▸ YOUR INSTRUCTIONS: From the records below, extract only the lines running from the line with "obj.matrix_world = world" to the line with "SHARP_ANGLE = radians(38)", both lines included, reproducing them exactly.

▸ MATERIAL FOR THIS TASK:
_ _ _ _
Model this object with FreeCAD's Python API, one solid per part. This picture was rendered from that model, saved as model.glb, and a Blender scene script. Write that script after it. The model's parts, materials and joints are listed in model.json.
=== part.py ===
_ _ _ _
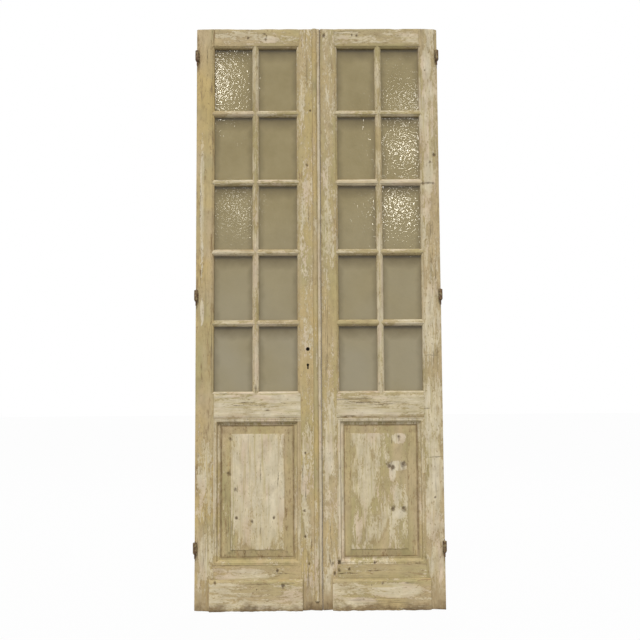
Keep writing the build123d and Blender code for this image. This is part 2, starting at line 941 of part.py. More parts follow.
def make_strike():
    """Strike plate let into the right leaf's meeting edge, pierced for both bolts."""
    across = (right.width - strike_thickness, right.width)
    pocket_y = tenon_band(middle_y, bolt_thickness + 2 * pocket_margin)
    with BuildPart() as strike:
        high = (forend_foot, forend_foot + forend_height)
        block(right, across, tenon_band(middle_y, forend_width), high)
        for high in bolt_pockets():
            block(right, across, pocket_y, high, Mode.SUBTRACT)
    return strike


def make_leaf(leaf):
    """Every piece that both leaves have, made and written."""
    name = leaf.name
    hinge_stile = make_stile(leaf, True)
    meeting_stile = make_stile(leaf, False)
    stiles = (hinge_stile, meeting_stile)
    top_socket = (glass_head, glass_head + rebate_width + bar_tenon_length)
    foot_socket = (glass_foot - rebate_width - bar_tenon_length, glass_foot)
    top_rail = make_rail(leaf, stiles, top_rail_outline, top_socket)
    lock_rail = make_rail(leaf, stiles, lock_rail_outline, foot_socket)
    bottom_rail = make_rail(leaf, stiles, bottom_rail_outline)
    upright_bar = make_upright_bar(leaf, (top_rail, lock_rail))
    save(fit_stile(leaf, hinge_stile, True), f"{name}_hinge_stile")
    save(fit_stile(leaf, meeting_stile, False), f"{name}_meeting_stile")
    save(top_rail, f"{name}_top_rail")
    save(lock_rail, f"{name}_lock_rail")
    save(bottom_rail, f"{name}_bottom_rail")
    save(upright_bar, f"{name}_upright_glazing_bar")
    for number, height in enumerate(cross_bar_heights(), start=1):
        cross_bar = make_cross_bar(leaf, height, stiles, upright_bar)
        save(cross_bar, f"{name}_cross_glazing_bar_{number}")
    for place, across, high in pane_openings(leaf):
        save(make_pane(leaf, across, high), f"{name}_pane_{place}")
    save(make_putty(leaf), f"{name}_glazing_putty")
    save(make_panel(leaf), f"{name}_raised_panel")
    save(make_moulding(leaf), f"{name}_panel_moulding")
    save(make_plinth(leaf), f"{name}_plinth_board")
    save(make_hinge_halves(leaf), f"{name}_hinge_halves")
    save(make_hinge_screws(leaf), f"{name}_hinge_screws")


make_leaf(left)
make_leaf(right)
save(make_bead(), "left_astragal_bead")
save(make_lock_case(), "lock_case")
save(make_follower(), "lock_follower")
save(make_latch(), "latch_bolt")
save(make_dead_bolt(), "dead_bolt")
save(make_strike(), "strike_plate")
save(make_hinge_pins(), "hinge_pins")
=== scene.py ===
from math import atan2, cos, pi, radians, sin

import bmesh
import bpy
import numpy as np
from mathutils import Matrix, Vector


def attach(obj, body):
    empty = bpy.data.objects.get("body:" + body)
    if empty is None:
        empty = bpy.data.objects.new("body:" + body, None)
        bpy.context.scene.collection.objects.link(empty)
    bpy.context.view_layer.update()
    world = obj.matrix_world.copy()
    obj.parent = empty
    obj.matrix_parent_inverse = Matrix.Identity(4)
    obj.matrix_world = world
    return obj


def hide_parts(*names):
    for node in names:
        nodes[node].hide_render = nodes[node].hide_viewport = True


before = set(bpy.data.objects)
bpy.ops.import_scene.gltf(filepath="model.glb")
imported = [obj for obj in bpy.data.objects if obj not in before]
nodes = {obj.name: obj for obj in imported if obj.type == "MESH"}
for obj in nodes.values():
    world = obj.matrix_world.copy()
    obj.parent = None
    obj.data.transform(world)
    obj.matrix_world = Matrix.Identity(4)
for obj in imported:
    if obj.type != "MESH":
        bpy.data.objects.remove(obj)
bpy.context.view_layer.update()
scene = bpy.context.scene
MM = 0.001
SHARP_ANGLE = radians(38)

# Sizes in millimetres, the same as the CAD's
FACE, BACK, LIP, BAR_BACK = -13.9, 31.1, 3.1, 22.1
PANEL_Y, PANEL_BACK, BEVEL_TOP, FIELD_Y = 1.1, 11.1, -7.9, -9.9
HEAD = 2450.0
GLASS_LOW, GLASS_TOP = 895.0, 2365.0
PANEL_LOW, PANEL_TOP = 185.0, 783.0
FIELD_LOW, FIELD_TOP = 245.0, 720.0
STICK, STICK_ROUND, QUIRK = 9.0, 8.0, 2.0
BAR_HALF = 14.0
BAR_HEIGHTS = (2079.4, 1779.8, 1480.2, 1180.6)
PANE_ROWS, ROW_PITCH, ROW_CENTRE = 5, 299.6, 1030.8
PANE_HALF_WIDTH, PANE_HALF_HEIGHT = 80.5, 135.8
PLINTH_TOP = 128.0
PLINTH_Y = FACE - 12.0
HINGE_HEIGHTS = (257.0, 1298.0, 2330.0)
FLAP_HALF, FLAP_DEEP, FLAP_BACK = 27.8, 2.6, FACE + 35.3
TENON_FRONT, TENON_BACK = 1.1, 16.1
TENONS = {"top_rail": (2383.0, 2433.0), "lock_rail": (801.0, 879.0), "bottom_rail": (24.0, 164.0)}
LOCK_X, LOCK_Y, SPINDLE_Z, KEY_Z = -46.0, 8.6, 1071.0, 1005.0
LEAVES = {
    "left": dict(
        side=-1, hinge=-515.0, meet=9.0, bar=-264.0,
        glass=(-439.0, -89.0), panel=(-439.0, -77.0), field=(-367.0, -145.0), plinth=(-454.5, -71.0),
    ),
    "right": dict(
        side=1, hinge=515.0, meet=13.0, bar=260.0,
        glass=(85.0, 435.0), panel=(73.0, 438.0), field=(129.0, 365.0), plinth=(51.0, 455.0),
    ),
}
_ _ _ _
▸ RESPONSE BELOW:
    obj.matrix_world = world
    return obj


def hide_parts(*names):
    for node in names:
        nodes[node].hide_render = nodes[node].hide_viewport = True


before = set(bpy.data.objects)
bpy.ops.import_scene.gltf(filepath="model.glb")
imported = [obj for obj in bpy.data.objects if obj not in before]
nodes = {obj.name: obj for obj in imported if obj.type == "MESH"}
for obj in nodes.values():
    world = obj.matrix_world.copy()
    obj.parent = None
    obj.data.transform(world)
    obj.matrix_world = Matrix.Identity(4)
for obj in imported:
    if obj.type != "MESH":
        bpy.data.objects.remove(obj)
bpy.context.view_layer.update()
scene = bpy.context.scene
MM = 0.001
SHARP_ANGLE = radians(38)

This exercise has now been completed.